Just in the U.S., about 1 in 5 adults experience mental illness annually, according to the National Alliance on Mental Health. About 1 in 25 struggle with a serious mental illness. Youth are the most affected — recent data showed the teen suicide rate is rising.
Here's some conversation among those who closely understand the realities associated with mental health:
“We have replaced the hospital bed with the jail cell, the homeless shelter and the coffin." — Rep. Tim Murphy, R-Pa., a child psychologist.
"If you struggle with mental illness, know that there are people out there who strive to make their workplace empathetic and supportive. You should never feel like you can’t address your emotional well-being because 'it’s just not something you talk about at work.'" — Madalyn Parker, a web developer who suffers from chronic depression and anxiety.
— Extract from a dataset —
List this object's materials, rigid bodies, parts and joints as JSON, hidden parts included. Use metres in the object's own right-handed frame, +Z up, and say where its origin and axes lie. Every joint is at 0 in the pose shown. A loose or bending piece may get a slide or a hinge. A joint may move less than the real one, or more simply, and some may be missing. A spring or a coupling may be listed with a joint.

"It's impossible for people who have not experienced major depression to understand the depths of those feelings. This isn't sadness we're talking about. It's like falling into a pit and feeling like you're never going to hit the bottom." — Peggy Huppert, executive director of the National Alliance on Mental Illness Iowa.
"Every time light is shed on this illness, I think people's anxiety or sense of shame is reduced." —Ken Duckworth, medical director of the National Alliance on Mental Illness.
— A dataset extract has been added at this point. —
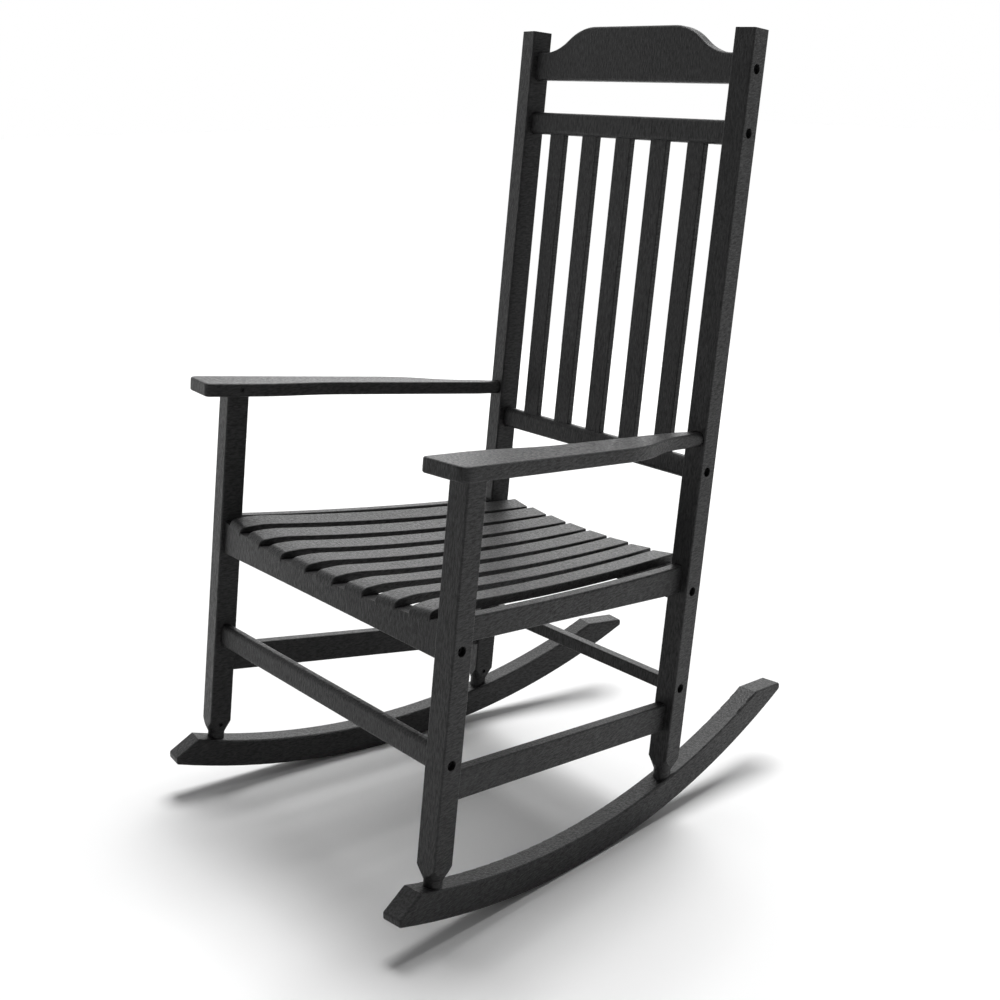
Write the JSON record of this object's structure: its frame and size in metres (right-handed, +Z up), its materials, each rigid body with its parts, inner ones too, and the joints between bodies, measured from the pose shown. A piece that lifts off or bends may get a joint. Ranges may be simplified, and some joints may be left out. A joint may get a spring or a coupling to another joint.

Borderline personality disorder
"Eating right and exercise can make a huge difference. And finally, if you’re in the cast of a late night comedy show it might help if they do more of your sketches.” — Pete Davidson about his borderline personality disorder during a past Saturday Night Live Weekend Update.
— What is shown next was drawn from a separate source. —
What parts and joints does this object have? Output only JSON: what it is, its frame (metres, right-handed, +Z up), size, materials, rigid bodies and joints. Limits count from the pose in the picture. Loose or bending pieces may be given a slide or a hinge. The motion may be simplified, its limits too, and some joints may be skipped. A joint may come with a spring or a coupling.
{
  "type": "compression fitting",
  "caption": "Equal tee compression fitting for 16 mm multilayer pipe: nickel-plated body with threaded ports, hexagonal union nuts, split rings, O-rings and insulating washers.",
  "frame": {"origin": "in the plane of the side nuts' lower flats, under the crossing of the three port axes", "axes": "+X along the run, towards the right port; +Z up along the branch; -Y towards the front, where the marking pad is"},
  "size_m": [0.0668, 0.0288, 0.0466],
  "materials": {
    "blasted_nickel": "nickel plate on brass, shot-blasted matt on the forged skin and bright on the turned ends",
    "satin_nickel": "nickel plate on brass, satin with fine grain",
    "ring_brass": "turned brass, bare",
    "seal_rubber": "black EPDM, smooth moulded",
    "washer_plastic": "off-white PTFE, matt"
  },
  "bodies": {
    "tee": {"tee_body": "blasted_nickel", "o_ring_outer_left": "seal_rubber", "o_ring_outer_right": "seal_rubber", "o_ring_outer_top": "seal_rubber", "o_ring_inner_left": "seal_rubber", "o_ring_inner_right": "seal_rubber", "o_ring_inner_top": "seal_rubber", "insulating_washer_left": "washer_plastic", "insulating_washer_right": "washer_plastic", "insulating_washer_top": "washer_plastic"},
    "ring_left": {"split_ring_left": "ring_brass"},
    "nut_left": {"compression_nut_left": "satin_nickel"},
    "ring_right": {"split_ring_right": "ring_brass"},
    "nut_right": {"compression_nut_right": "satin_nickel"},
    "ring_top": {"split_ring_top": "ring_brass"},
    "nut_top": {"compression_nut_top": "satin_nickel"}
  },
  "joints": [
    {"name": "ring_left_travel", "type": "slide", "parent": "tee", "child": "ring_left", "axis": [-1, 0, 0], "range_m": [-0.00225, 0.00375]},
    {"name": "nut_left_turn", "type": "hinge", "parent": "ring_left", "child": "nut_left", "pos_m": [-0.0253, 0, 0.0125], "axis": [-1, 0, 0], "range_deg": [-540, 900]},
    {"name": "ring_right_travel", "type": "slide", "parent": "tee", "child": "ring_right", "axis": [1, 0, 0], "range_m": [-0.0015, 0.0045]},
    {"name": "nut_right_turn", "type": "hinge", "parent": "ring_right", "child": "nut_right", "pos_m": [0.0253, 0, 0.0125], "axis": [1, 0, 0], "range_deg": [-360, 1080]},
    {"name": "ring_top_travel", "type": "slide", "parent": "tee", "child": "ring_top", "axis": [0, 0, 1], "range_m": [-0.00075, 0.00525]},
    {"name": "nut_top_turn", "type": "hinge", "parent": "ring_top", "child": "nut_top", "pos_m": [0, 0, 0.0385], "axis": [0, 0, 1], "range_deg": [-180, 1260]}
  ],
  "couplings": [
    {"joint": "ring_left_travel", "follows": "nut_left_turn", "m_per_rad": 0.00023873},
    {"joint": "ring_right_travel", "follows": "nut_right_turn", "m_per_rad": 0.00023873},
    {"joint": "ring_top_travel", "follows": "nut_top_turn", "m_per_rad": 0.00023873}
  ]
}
"We live in a culture where eating disorders thrive because of the messages we're exposed to." —Claire Mysko, head of youth outreach for the National Eating Disorders Association, or NEDA.
"I immediately look for an exit when I'm in a crowded room. I get a tight chest if I'm in a space I can't find a way out of. Sometimes I'm more afraid to sleep than I am to be awake because the things I dream about are really scary. And you don't know what to do. You seek therapy, you talk to people about it, but it's like you're trapped in your own mind." — said Brandon Wolf, who survived the Pulse nightclub shooting.
“You sort of think you’re the only one who hears them. You could imagine what it was like in 1972, and the stigma attached to mental illness. Sometimes, I think the stigma now is less, and sometimes, I think it isn’t less.” —Herb Maloney, who suffers from schizophrenia.
“Many people view suicide as a mental health problem, but many people who die of suicide do not have a mental health problem. It’s a public health problem." —Kristin Holland, a behavioral scientist at the Center for Disease Control.